We’ve been doing handsomely according to that, but our record on aid could scarcely be worse:

One of the richest countries in the OECD, but so far away from international benchmarks, what we do does not even amount to a token effort. As pretenders we can’t complain if our Pacific neighbours look elsewhere.

The New Daily looks at the strategic implications.

    National security expert Professor Rory Medcalf wrote on Tuesday that one possible explanation was “a presence that could support [and protect] contentious resource-exploitation activities … such as intensive fishing and seabed mining”.

    Vanuatu could also be used to provide a base from which to train the military forces of small Pacific nations “as it extends influence over them”, wrote Professor Medcalf, who heads the National Security College at the Australian National University.

    Dr Graham said whatever China was up to in Vanuatu and the Pacific region more generally, the reported plans signalled a huge shift in the dynamics in the region.

    “If there’s a penny that has dropped here it is that this is no longer the Australian backyard that it was in the ’80s or ’90s … like many other regions where the hold on power is up for grabs.”

Of course we should have seen this coming. Now if we don’t like it, we’ll have to learn to put up with it. Jawboning from a position of weakness is likely to make matters worse.

Realistically, though, this map from Bloomberg shows that the strategy is probably more about surrounding India and breaking the US web of power. We have limited relevance, apart from a source of raw materials and food.

3 thoughts on “China matters: Vanuatu”

  1. “Hence, when able to attack, we must seem unable;

    When using our forces, we must seem inactive;

    When we are near, we must make the enemy believe we are far away;

    When far away, we must make him believe we are near.”

    Sun Tzu.

  2. WARNING: Not South Pacific.
    Not PRC.

    Ah yes, Brian: “the debt-trap strategy”.

    An American friend who arrived in Gippsland a dozen years ago, with funds totalling about 80% to 90% of the price of a family home, having sold their house in the US, went to a bank to borrow about $60,000 AUD, to help the family buy a house.

    Bank loans person, “I see that on your wage, you would be eligible to borrow $200,000!”

    Customer, “No thanks. Just the $60,000 will be fine.”

    Bank staff, “Ah, but think of it. You could buy a boat, maybe a new caravan; or a share in a beach house.”

    Customer, “Just $60,000, please.”

    Customer had to be very firm.

    ++++++++++++++
    Makes me wonder if the bank person was on some sort of incentive scheme??
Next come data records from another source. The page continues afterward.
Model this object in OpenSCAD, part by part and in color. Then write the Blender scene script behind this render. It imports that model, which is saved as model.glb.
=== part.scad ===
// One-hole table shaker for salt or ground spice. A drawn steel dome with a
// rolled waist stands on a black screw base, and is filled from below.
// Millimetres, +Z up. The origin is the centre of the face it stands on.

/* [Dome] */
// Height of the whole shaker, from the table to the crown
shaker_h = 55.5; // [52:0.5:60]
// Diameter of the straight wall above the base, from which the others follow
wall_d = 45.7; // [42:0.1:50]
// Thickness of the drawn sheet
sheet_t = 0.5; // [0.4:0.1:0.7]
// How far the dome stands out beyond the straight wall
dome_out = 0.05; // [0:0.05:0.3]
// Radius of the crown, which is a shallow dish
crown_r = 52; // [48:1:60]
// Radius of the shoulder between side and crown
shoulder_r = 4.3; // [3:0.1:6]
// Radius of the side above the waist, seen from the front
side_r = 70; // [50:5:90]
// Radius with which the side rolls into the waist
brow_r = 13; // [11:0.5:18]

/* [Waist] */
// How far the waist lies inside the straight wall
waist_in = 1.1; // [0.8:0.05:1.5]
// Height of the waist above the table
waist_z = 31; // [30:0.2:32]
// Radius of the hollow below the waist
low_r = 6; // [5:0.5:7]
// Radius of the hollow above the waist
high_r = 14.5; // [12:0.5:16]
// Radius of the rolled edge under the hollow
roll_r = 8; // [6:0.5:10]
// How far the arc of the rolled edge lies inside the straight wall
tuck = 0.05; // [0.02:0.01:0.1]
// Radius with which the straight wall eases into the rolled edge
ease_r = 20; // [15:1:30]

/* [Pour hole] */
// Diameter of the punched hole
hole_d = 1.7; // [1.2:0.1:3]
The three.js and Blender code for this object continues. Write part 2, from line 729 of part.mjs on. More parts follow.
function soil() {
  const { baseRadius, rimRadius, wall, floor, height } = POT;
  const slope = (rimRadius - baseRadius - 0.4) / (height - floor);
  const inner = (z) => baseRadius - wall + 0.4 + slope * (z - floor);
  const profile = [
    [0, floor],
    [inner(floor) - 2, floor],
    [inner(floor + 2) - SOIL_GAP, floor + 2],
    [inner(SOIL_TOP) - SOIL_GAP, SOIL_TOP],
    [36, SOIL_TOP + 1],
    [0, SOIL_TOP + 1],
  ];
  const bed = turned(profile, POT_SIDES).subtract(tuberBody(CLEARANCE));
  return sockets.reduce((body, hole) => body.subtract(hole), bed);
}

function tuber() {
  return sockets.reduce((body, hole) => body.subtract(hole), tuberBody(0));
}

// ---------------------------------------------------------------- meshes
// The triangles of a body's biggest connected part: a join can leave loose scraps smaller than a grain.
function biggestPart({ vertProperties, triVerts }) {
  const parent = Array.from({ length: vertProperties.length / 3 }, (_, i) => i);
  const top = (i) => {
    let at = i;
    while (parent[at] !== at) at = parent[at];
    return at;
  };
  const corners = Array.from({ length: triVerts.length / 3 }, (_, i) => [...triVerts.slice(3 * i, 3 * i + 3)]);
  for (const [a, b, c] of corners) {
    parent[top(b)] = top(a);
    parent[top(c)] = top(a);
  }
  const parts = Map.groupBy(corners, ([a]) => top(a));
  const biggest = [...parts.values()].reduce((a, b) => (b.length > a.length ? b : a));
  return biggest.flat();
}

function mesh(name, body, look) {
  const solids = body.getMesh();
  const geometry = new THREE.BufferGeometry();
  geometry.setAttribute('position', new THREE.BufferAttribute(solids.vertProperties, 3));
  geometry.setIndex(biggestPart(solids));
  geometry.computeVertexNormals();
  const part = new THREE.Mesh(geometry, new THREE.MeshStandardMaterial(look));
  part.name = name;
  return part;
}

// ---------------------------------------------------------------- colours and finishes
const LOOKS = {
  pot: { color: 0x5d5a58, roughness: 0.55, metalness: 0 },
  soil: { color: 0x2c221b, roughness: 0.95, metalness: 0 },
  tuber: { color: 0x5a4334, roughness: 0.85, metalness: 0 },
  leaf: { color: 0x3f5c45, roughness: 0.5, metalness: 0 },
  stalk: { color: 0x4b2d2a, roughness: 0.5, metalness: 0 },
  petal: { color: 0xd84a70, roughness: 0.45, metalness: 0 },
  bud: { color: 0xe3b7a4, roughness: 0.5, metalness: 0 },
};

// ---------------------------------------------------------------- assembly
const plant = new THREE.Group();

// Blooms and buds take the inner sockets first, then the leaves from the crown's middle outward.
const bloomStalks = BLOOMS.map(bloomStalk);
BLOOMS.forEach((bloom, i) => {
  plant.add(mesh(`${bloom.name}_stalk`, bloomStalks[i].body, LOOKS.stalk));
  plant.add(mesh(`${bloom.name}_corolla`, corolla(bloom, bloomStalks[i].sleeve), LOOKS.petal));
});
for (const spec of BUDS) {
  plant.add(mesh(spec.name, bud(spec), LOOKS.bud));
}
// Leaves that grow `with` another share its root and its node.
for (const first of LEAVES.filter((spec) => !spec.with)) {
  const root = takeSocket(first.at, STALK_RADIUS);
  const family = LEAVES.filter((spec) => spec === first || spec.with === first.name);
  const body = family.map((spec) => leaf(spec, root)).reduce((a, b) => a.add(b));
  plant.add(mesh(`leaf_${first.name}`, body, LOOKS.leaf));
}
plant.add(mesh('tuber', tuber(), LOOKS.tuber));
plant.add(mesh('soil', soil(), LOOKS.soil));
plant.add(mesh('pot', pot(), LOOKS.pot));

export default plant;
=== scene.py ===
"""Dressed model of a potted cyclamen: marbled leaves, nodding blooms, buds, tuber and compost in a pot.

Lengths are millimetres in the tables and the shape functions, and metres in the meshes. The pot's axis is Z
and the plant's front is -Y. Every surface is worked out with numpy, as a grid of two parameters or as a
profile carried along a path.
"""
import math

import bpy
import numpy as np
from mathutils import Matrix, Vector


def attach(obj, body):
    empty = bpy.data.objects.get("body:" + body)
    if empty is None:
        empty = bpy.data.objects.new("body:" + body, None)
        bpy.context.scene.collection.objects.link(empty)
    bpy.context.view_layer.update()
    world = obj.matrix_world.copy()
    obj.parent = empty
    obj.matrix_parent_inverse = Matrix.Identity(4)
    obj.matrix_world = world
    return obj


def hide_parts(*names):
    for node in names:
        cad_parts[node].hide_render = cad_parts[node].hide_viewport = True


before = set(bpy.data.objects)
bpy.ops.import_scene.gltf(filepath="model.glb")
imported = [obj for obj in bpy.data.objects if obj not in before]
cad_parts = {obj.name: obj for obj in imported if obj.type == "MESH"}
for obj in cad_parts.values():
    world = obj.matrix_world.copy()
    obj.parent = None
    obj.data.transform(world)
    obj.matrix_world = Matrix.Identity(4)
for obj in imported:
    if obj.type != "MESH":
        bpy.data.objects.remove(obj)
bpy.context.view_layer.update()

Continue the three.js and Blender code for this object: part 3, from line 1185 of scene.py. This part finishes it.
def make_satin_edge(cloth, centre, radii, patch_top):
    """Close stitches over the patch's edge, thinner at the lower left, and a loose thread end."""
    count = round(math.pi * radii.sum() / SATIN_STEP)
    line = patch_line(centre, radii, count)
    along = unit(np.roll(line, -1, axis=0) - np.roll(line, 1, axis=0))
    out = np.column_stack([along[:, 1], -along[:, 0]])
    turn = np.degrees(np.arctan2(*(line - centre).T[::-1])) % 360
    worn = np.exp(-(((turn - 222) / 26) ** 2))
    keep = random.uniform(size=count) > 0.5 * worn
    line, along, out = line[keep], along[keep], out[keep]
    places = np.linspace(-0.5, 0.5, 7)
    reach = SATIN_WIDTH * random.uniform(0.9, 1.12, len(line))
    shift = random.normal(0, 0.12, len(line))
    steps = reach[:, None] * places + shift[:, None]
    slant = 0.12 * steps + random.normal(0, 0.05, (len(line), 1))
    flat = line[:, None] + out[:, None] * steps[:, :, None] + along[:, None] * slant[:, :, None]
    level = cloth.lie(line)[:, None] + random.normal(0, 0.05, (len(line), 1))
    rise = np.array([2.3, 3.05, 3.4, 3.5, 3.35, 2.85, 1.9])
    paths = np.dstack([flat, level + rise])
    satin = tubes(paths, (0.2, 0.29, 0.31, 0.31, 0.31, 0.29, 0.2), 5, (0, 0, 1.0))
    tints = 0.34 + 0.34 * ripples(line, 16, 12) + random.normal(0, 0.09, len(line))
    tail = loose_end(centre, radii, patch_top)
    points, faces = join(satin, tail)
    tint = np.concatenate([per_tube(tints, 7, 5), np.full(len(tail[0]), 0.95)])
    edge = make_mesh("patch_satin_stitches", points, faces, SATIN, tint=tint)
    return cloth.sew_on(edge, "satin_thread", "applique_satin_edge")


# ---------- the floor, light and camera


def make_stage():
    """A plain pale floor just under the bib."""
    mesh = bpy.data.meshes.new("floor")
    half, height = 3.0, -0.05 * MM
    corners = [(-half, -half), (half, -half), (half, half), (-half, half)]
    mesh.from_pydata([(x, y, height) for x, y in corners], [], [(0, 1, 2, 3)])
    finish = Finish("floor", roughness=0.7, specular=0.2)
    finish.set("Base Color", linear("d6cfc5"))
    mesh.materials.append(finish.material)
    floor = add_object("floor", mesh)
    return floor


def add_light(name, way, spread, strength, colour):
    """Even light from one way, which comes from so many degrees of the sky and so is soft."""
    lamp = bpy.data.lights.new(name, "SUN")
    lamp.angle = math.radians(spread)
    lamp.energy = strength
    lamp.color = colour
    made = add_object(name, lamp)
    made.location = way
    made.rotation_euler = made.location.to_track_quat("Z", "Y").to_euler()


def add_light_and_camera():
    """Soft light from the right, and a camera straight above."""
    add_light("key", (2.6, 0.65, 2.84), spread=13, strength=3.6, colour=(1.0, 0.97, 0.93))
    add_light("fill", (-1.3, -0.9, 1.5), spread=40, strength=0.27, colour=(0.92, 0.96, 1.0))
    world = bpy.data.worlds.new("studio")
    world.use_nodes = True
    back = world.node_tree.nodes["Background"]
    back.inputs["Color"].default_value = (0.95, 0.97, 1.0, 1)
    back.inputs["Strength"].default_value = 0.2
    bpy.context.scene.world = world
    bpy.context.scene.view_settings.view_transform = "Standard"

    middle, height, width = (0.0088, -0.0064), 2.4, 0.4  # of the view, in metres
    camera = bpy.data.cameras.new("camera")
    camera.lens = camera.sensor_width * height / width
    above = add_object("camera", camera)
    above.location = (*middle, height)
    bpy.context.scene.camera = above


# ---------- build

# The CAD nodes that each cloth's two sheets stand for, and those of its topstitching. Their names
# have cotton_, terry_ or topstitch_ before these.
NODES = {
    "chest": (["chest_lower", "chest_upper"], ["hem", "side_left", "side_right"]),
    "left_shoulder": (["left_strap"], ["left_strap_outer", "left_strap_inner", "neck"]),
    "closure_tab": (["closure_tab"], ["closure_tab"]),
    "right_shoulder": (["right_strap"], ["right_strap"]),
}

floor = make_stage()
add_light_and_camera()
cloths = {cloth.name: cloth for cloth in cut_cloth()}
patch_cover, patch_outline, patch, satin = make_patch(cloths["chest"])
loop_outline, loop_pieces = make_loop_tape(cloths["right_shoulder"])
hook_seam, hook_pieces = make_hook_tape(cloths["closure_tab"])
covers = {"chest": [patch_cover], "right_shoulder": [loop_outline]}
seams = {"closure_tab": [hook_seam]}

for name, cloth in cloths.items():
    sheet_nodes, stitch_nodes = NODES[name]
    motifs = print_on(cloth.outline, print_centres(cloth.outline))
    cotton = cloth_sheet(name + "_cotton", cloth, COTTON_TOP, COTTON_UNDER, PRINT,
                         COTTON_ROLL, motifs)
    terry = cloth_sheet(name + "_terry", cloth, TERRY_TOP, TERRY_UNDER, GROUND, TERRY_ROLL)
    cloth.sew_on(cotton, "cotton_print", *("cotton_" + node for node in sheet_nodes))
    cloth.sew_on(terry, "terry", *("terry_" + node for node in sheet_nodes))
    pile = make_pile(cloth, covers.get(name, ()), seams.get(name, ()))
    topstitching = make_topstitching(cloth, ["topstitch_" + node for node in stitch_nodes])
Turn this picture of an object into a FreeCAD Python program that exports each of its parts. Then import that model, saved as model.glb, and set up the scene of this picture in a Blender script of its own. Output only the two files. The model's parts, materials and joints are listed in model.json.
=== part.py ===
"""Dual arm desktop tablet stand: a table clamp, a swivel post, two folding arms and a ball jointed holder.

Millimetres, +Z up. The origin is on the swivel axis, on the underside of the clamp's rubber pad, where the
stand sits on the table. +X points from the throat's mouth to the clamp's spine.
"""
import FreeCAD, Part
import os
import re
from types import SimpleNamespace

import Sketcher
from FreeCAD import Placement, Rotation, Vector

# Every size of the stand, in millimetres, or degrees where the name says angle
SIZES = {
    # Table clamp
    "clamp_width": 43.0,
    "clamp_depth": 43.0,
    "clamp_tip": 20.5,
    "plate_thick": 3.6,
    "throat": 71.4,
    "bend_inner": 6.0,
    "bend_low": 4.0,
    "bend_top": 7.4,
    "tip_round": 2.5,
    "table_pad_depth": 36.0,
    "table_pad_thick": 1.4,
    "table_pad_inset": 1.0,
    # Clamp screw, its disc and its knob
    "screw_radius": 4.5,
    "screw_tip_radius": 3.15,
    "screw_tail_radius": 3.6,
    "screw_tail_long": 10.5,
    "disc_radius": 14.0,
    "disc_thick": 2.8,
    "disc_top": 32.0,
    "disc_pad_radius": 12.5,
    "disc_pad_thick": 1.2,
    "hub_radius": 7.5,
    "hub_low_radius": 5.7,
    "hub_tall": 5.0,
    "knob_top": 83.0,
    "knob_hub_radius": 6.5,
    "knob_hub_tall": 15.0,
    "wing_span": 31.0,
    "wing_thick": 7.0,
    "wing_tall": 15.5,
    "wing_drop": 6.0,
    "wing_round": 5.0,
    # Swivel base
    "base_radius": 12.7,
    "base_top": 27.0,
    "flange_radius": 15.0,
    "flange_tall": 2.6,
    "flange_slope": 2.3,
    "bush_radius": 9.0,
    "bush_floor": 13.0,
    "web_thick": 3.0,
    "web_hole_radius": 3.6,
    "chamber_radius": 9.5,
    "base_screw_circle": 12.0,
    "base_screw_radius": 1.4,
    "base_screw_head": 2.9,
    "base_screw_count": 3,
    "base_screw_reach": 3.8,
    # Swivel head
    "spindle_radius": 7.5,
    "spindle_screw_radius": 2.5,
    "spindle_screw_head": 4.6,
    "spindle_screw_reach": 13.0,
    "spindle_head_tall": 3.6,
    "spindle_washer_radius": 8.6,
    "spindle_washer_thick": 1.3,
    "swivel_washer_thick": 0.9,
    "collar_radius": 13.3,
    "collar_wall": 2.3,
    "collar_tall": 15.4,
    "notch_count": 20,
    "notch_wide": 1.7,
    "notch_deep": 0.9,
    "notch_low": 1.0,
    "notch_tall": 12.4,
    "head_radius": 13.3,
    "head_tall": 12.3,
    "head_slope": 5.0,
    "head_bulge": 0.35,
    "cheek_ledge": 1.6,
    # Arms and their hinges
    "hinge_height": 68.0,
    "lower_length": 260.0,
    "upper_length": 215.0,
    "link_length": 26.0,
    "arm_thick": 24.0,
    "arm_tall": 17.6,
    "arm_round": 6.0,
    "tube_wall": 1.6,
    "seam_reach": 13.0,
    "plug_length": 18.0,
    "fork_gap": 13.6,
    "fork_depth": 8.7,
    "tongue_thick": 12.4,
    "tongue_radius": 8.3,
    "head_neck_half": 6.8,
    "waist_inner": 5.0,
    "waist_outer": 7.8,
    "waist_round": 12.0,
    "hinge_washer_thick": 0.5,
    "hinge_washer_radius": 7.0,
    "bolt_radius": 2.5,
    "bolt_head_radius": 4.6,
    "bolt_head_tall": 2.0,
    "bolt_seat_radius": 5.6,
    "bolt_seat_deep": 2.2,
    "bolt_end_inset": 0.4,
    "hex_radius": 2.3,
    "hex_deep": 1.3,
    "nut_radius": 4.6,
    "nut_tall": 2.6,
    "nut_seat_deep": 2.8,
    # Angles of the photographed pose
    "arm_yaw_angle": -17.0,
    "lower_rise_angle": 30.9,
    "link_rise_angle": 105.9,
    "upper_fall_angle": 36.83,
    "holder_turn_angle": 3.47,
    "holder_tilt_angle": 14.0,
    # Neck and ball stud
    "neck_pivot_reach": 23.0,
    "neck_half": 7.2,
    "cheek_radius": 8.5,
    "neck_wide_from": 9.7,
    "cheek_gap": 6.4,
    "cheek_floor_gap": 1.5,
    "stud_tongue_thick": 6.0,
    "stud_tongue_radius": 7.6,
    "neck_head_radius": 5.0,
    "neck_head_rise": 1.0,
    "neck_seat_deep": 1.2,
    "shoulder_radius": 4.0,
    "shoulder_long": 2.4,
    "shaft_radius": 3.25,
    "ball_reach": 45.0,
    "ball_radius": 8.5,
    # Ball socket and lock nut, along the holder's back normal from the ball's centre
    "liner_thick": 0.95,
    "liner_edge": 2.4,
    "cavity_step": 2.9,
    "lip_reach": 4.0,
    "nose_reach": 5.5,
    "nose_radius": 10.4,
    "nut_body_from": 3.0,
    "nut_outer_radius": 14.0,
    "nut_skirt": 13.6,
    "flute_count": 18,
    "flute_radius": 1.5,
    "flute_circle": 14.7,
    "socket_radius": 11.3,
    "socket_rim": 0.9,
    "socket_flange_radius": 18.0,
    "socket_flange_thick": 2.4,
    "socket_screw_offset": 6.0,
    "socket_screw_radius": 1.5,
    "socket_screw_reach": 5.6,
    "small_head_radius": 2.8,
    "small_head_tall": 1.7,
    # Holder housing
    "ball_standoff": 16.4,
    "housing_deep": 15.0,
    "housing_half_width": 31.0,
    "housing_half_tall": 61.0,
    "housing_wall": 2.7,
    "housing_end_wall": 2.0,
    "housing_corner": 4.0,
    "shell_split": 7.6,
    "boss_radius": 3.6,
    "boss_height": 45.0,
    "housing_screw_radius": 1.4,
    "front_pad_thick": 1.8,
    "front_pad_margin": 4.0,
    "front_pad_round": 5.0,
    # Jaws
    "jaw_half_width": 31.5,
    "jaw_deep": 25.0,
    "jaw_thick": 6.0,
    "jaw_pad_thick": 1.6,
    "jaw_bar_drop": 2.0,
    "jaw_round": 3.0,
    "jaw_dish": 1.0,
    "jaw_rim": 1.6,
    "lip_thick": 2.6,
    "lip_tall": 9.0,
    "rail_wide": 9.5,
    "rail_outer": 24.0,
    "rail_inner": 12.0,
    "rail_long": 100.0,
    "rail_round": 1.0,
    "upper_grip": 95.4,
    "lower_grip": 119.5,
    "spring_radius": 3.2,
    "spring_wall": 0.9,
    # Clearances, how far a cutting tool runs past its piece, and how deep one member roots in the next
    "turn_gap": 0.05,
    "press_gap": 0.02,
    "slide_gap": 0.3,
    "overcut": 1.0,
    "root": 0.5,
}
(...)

  3. Schadenfreude in spades. 🙂

    Decades after Tom Burns and Gough Whitlam successfully established formal links with the Peoples Republic of China, Australia’s great-and-glorious business, political and academic aristocrats still remain wilfully ignorant of the Chinese people, their ways and their ambitions.

    Almost 30 years ago, (when I was in Beijing), it was obvious to anyone, who was not either dead-drunk or demented, that the Chinese authorities were being very nice to Fiji and to Western Samoa. Brotherly love? Of course it was; what else could it have been? Papua Niugini, the Solomons, Vanuatu, they were on the shopping list too, (Tonga didn’t come into the picture way back then). So why didn’t Australia’s decision-maker start making unobtrusive counter-measures to protect our influence in the South Pacific back in those days? Perhaps they felt that a bunch of bush-kanakas were not worth the bother, especially when the comings and goings of political celebrities in Washington, New York and London were far more fascinating.

    So now these wasters of oxygen and space are fretting and fussing over Chinese armed presence in Vanuatu – AFTER they themselves had agreed to the hilarious 99-year lease of the Port of Darwin and other follies – and with the stationing of units of the Chinese Peoples’ Liberation Army elsewhere on the Australian mainland a real possibility. My suggestion is that these losers accept that their own laziness and stupidity has brought conquest without warfare down on themselves; they should just run along, behave themselves and shut up: that is, after they have kowtowed three times to our new masters.

    Jump(y):
    Thanks for those quotes.

    You might care to go beyond Master Sun and look up “36 Strategies” or “36 Plans” (San Shi Liu Ji / San Shih Liu Chi); though at this late stage doing so would be like closing the stable door after the horse has bolted. Still, the anecdotes that go with each strategy make good bedtime reading.